On December 14, 2000, the result of the ratification vote was confirmed through a recount by the Hon. Lawrence Poitras, a retired chief justice of the Quebec superior court, who conducted the independent judicial control of the ratification vote and procedure. The judge concluded that these aspects of the process had been perfectly proper.
The historic agreement was therefore officially signed in Ottawa on December 21, 2000 and must now be approved by an act of the Parliament of Canada in order to take effect, which is what we are aiming for today.
It is important to recall that these are federal lands and that, for this reason, tripartite discussions involving Quebec, Ottawa and Kanesatake were not held. However, I am pleased to point out that the government of Quebec was consulted and informed about the agreement and gave its general approval, as did the municipality of Oka.

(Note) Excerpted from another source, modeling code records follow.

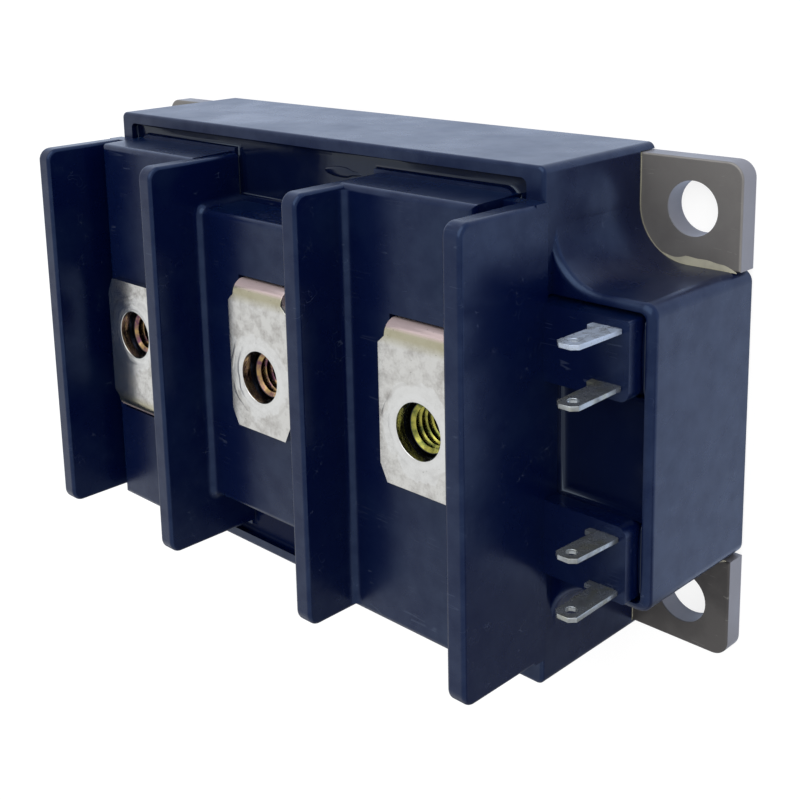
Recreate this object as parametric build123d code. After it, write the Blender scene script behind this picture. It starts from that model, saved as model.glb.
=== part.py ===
from build123d import *
from math import radians, tan
import os

# Half-bridge power module with three screw terminals and four signal tabs.
# Units are millimetres. The origin is the centre of the base plate's underside,
# +Z points to the terminals, +X to the end with the signal tabs.

# Base plate
PLATE_LENGTH = 105.5
PLATE_THICKNESS = 3.0
PLATE_CORNER_RADIUS = 2.0
PLATE_EDGE_ROUND = 0.25
EAR_LENGTH = 13.1
HOLE_DIAMETER = 6.5
HOLE_FROM_END = 6.25
HOLE_FROM_SIDE = 5.85

# Case frame
CASE_WIDTH = 61.4
CASE_HEIGHT = 21.4
CASE_LONG_WALL = 1.5
CASE_END_WALL = 2.4
CASE_CORNER_RADIUS = 0.9
CASE_TOP_ROUND = 0.45
CASE_UNDERSIDE = 0.3
SKIRT_THICKNESS = 0.75
SKIRT_CLEARANCE = 0.1
CAVITY_CORNER_RADIUS = 0.8
BLOCK_WIDTH = 34.8
BLOCK_TOP_DROP = 1.4
BLOCK_WALL = 1.0
BLOCK_CORNER_RADIUS = 1.5
BLOCK_TOP_ROUND = 0.9
BLOCK_ROOF = 2.4
CUTOUT_RADIUS = 6.4
GLUE_THICKNESS = 0.2

# Terminal block: deck, plateaus, ribs, end ledges and signal pads
DECK_GROOVE = 1.55
DECK_CORNER_RADIUS = 2.0
DECK_TOP_DROP = 0.4
DECK_THICKNESS = 3.4
NOTCH_LIP = 0.6
PLATEAU_HEIGHT = 7.0
PLATEAU_SET_BACK = 0.4
MIDDLE_PLATEAU_SET_BACK = 6.65
PLATEAU_DRAFT = 1.5
PLATEAU_ROUND = 0.8
RIB_THICKNESS = 2.6
RIB_HEIGHT = 7.7
RIB_SET_BACK = 0.75
RIB_CORNER_RADIUS = 1.7
RIB_EDGE_ROUND = 0.5
RIB_ROOT_RADIUS = 1.1
RIB_FROM_MIDWAY = 0.1
END_RIB_OVERHANG = 0.55
LEDGE_THICKNESS = 2.0
END_WEB_CLEARANCE = 0.3
PAD_RISE = 0.6
PAD_OVER_GEL = 1.4
PAD_WIDTH = 8.85
PAD_SIDE_GAP = 0.55
PAD_END_GAP = 0.65
PAD_CORNER_RADIUS = 1.1
PAD_EDGE_ROUND = 0.3

# Power terminals and nuts
TERMINAL_FROM_CASE_END = 11.65
TERMINAL_THICKNESS = 1.4
OUTER_TERMINAL_WIDTH = 12.3
MIDDLE_TERMINAL_WIDTH = 11.5
TERMINAL_BEND_Y = 12.3
TERMINAL_END_Y = 7.65
TERMINAL_BEND_RADIUS = 1.9
TERMINAL_CORNER_WIDTH = 1.1
TERMINAL_CORNER_LENGTH = 2.2
TERMINAL_LEG_INSET = 1.0
TERMINAL_SHOULDER = 0.9
TERMINAL_HOLE = 6.9
TERMINAL_TAIL_WIDTH = 2.6
TERMINAL_FOOT_LENGTH = 4.0
SLOT_CLEARANCE = 0.35
NUT_ACROSS_FLATS = 10.0
NUT_HEIGHT = 5.0
NUT_BORE = 5.0
NUT_CHAMFER = 0.5
NUT_CLEARANCE = 0.15
SCREW_WELL_DIAMETER = 6.6
SCREW_WELL_DEPTH = 2.6

# Signal tabs
TAB_SET_BACK = 0.9
TAB_PAIR_FROM_EDGE = 4.25
TAB_SPACING = 6.2
TAB_WIDTH = 2.8
TAB_SHOULDER = 0.9
TAB_THICKNESS = 0.55
TAB_HEIGHT = 8.0
TAB_ROOT_HEIGHT = 1.0
TAB_TIP_BEVEL = 0.7
TAB_TAIL_WIDTH = 2.0
TAB_HOLE_DIAMETER = 1.3
TAB_HOLE_FROM_TIP = 1.6
LEAD_DIAMETER = 0.8
LEAD_BEND_RADIUS = 1.6
LEAD_DROP = 2.8
LEAD_OVER_WIRES = 1.95
LEAD_FROM_LEG = 2.4

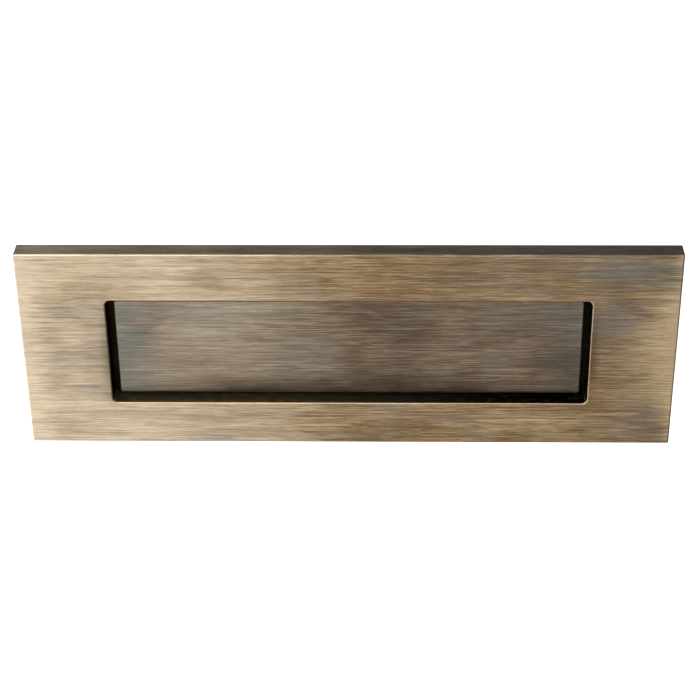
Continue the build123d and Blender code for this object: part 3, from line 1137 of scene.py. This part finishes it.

The Bloc Quebecois also examined the proposed legislation carefully and heartily endorse it. We support this initiative and are proud to share in what is an historic moment for the Kanesatake Mohawk nation, which will now have the necessary tools for its own development.
In closing, the Bloc Quebecois wishes to point out that it supports the recommendations of the Royal Commission on Aboriginal Peoples. These call for an approach based on the concept of self-government, which acknowledges aboriginal governments as a level of government with jurisdiction over questions concerning governance and the welfare of their people.
In addition, the entire royal commission report was based on recognition of the aboriginal peoples as an independent nation occupying a unique place within Canada.
The agreement respecting Kanesatake governance fully reflects the spirit of the conclusions and recommendations of the Erasmus-Dussault report, which is why we are pleased to facilitate speedy passage of the bill.